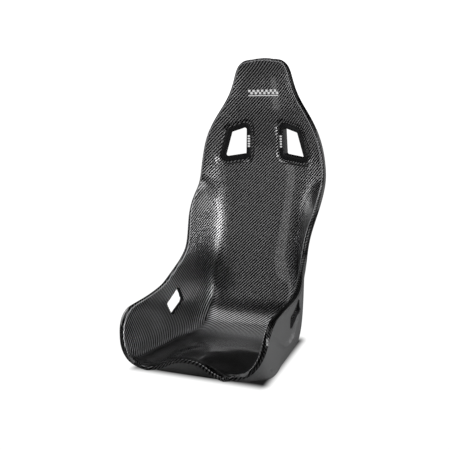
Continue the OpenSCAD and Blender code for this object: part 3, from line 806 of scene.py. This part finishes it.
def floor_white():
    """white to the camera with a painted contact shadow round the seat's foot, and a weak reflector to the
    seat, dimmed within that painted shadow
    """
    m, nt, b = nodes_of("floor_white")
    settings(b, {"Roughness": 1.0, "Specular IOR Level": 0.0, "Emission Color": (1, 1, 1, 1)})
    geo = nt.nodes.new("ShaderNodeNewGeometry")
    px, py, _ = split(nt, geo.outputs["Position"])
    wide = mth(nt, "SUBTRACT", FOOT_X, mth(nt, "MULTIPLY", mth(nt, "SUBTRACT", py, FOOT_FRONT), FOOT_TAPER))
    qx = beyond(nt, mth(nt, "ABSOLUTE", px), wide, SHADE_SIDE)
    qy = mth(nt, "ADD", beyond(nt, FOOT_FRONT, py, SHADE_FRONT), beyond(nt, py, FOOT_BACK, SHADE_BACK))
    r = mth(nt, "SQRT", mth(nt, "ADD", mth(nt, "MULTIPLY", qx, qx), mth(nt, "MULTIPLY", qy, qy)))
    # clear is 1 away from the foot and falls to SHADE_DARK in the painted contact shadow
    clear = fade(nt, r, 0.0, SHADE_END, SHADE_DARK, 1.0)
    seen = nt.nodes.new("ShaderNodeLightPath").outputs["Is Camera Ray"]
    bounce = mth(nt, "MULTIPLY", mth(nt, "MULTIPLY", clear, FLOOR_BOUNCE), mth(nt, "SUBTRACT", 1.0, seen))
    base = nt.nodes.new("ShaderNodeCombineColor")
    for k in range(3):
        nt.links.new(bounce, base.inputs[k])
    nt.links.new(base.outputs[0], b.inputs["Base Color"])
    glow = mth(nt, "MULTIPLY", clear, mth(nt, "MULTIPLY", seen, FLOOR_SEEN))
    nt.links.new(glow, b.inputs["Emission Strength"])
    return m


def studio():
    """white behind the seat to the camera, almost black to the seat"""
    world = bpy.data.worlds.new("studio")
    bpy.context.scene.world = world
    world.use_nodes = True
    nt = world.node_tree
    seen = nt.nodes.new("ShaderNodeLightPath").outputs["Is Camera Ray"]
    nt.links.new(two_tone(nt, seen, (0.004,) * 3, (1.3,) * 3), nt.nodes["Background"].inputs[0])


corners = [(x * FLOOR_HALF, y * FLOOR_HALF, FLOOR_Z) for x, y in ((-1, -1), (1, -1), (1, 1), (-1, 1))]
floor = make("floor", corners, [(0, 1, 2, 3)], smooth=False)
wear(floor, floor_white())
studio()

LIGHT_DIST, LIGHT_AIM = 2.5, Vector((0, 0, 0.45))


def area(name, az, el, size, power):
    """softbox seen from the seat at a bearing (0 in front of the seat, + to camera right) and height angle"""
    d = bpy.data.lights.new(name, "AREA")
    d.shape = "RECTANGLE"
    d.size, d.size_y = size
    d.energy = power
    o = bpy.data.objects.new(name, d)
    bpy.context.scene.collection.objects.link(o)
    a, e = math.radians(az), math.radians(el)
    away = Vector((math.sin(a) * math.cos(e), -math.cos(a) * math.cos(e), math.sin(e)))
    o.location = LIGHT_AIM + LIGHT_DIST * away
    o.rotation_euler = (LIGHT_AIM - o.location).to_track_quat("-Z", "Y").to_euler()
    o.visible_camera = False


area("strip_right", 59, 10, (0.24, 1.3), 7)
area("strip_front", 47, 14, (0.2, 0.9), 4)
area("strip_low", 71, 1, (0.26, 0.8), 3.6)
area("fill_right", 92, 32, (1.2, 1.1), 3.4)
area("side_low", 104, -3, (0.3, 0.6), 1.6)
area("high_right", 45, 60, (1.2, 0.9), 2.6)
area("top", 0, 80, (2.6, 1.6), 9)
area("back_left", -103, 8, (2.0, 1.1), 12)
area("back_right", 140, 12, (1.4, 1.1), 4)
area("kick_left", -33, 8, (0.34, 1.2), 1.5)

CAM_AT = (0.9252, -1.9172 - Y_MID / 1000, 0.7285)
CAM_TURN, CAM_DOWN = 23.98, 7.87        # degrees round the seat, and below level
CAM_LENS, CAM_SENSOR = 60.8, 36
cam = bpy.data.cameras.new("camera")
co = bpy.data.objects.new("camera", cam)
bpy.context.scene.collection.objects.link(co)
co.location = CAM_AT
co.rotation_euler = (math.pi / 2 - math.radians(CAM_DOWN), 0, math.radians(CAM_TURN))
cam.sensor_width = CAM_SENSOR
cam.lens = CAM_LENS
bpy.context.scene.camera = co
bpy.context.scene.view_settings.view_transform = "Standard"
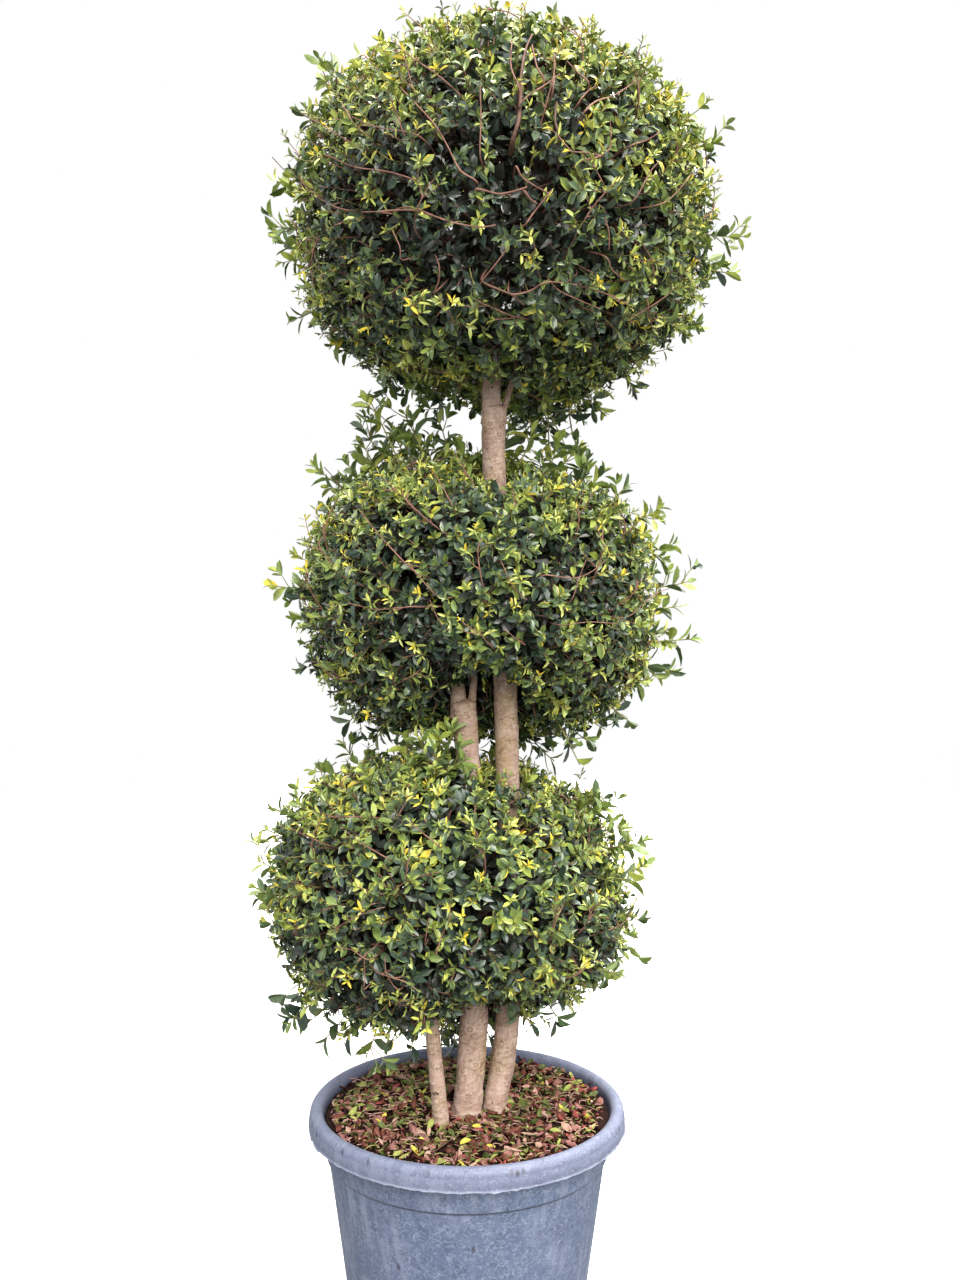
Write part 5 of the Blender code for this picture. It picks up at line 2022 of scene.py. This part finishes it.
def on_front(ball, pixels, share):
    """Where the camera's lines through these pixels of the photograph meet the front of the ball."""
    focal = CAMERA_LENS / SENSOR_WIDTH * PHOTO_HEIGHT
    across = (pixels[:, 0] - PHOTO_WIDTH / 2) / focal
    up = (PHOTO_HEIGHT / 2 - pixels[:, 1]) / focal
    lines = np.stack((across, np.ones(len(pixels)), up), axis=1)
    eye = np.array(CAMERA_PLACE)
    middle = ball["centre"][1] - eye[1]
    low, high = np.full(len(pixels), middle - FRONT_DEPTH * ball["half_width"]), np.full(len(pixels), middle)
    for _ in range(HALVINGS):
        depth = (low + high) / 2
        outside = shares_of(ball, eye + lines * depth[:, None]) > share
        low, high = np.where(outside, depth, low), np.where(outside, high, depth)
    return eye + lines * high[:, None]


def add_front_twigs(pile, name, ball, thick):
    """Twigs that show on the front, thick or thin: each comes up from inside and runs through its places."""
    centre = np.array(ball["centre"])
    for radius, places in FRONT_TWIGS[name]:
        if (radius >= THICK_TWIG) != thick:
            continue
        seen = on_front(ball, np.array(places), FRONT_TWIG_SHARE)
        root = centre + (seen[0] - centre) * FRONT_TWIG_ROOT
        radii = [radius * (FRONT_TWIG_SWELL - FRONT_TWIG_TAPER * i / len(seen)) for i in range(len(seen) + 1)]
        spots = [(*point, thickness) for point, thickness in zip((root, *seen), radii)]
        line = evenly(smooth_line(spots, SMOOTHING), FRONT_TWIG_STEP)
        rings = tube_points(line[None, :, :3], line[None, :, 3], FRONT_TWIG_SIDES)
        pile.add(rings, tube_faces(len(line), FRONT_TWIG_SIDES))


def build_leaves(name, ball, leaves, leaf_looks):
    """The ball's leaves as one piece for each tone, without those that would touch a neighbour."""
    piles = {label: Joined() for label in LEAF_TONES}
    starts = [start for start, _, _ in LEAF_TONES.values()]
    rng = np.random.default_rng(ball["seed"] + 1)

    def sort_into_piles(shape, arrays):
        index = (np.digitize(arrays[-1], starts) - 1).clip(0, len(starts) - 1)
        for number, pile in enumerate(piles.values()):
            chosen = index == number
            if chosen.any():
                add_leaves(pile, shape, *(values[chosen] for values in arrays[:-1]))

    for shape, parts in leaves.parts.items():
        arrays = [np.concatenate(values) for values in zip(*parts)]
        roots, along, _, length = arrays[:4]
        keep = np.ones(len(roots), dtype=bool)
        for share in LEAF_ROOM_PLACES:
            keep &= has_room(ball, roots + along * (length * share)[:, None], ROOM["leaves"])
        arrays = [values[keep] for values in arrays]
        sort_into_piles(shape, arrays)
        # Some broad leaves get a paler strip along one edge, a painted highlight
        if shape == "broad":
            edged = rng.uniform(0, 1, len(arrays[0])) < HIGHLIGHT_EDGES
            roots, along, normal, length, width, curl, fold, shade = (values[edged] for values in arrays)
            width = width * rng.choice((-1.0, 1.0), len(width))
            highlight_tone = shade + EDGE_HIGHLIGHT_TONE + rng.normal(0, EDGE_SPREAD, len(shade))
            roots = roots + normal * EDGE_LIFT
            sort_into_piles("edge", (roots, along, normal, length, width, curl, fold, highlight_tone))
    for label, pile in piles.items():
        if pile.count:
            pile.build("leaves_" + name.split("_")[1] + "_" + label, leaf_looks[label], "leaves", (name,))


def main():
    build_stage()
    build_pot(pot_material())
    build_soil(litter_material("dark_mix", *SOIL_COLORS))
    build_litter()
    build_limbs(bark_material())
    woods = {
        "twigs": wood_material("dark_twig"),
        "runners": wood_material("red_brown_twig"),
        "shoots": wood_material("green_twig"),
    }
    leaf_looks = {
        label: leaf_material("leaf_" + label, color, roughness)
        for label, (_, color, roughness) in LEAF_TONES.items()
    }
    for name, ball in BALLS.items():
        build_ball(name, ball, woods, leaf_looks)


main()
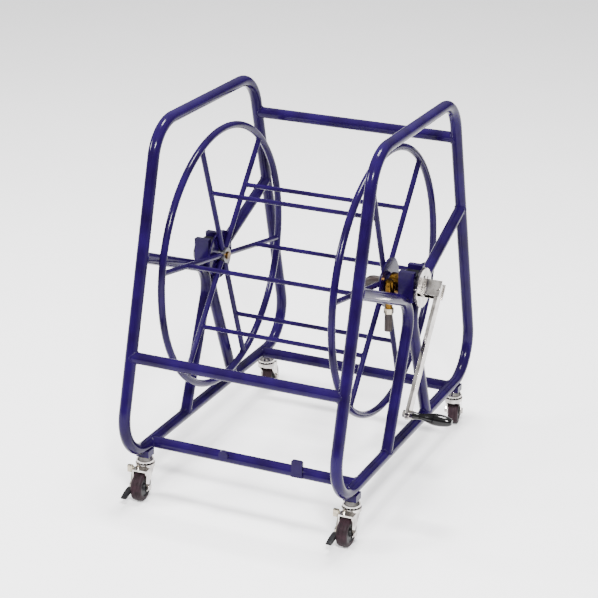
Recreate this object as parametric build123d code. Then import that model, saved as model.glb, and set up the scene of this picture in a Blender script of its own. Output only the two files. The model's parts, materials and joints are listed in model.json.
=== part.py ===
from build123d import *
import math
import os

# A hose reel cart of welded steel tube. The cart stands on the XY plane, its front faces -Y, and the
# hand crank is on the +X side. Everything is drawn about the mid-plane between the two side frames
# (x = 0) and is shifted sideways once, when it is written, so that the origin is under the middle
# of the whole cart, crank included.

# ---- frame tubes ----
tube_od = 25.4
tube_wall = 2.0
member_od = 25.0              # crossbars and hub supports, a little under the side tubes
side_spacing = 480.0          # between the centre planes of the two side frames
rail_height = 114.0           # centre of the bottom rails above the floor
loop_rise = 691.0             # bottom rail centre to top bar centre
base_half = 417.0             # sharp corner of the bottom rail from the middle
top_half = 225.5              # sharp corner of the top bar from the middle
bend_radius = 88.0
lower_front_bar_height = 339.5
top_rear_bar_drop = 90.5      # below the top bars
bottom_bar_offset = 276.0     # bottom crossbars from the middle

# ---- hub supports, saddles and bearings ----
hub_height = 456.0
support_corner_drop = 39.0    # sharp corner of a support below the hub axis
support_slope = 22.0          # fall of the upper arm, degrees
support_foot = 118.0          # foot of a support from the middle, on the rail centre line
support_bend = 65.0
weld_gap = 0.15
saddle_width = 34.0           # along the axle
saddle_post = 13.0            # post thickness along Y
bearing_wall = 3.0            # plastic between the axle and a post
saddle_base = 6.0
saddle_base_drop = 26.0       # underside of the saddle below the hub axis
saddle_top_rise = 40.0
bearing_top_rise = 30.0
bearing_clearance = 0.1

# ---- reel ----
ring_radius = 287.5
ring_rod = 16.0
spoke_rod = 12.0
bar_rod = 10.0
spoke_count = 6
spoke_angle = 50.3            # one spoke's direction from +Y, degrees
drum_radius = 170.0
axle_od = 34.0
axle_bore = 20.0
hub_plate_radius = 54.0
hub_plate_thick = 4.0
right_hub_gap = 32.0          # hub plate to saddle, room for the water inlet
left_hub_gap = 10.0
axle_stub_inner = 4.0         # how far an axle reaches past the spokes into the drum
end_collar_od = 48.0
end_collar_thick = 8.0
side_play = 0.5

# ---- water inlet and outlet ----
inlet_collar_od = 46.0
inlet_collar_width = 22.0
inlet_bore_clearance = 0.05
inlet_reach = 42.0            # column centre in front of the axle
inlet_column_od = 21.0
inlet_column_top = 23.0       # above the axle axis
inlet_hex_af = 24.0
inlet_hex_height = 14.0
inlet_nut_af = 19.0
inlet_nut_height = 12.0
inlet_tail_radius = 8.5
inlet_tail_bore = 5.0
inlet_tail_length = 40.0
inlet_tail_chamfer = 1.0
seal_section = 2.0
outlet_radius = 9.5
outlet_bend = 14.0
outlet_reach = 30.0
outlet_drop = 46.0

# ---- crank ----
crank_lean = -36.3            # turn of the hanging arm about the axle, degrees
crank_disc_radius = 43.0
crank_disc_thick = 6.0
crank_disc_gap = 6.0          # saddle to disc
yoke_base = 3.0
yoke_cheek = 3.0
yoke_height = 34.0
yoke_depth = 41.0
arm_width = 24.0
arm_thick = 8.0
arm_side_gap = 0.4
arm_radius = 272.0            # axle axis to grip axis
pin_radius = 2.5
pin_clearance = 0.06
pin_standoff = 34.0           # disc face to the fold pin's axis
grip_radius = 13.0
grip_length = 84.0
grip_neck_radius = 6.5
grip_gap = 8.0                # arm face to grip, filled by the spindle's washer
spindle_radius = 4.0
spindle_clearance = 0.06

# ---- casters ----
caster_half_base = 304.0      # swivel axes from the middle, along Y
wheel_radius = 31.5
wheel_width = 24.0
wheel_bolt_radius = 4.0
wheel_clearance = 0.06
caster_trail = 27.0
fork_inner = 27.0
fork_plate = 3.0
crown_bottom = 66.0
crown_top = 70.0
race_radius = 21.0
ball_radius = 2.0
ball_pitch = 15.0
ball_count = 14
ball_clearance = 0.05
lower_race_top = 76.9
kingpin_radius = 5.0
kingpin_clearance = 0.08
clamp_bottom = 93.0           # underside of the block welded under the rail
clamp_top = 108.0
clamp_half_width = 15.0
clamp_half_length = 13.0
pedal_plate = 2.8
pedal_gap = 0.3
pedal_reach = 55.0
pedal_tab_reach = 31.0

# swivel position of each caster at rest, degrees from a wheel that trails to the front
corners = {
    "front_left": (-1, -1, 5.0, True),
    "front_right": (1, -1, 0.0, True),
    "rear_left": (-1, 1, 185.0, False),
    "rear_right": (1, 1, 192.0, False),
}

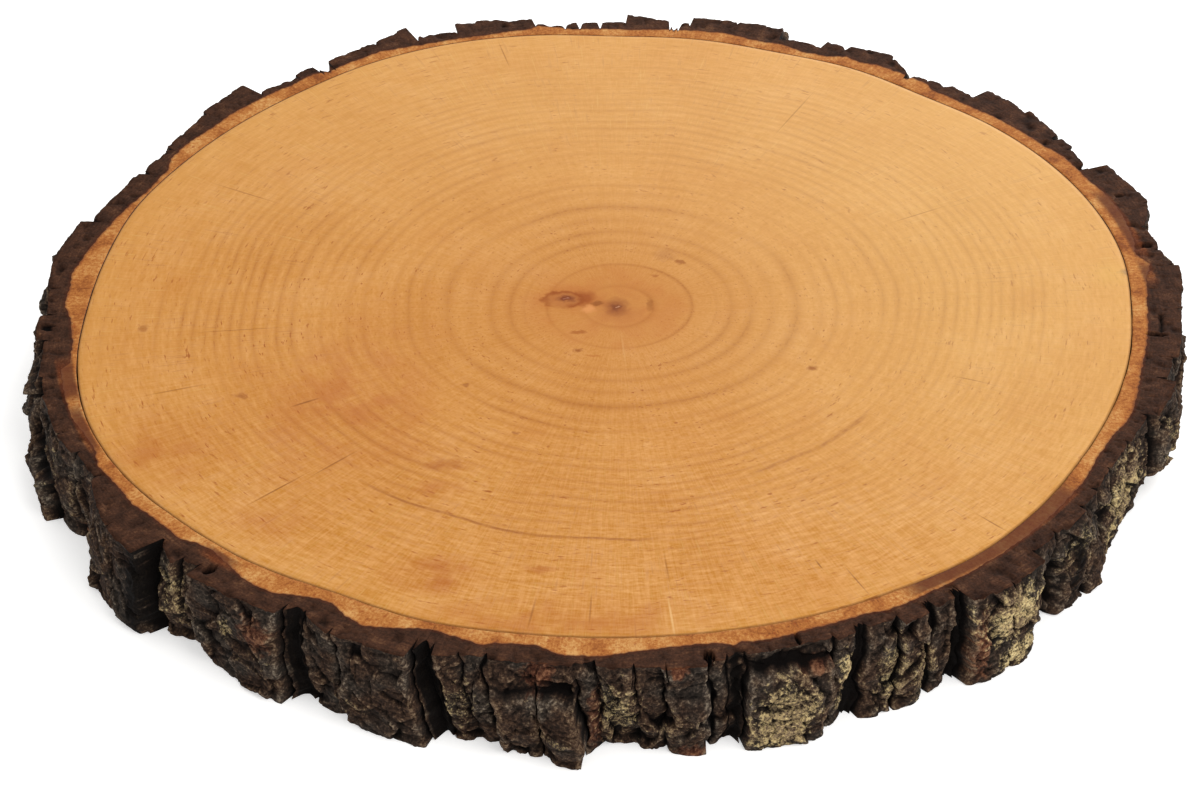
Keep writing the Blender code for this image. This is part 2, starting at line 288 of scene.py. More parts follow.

- - - - - - -

§ **DO THIS**: Above is a listing; print exactly its lines from the one with "Recreate this object" through the one with "bearing_clearance = 0.1", and no other lines.

§ **ANSWER TO THIS PROBLEM**:
Recreate this object as parametric build123d code. Then import that model, saved as model.glb, and set up the scene of this picture in a Blender script of its own. Output only the two files. The model's parts, materials and joints are listed in model.json.
=== part.py ===
from build123d import *
import math
import os

# A hose reel cart of welded steel tube. The cart stands on the XY plane, its front faces -Y, and the
# hand crank is on the +X side. Everything is drawn about the mid-plane between the two side frames
# (x = 0) and is shifted sideways once, when it is written, so that the origin is under the middle
# of the whole cart, crank included.

# ---- frame tubes ----
tube_od = 25.4
tube_wall = 2.0
member_od = 25.0              # crossbars and hub supports, a little under the side tubes
side_spacing = 480.0          # between the centre planes of the two side frames
rail_height = 114.0           # centre of the bottom rails above the floor
loop_rise = 691.0             # bottom rail centre to top bar centre
base_half = 417.0             # sharp corner of the bottom rail from the middle
top_half = 225.5              # sharp corner of the top bar from the middle
bend_radius = 88.0
lower_front_bar_height = 339.5
top_rear_bar_drop = 90.5      # below the top bars
bottom_bar_offset = 276.0     # bottom crossbars from the middle

# ---- hub supports, saddles and bearings ----
hub_height = 456.0
support_corner_drop = 39.0    # sharp corner of a support below the hub axis
support_slope = 22.0          # fall of the upper arm, degrees
support_foot = 118.0          # foot of a support from the middle, on the rail centre line
support_bend = 65.0
weld_gap = 0.15
saddle_width = 34.0           # along the axle
saddle_post = 13.0            # post thickness along Y
bearing_wall = 3.0            # plastic between the axle and a post
saddle_base = 6.0
saddle_base_drop = 26.0       # underside of the saddle below the hub axis
saddle_top_rise = 40.0
bearing_top_rise = 30.0
bearing_clearance = 0.1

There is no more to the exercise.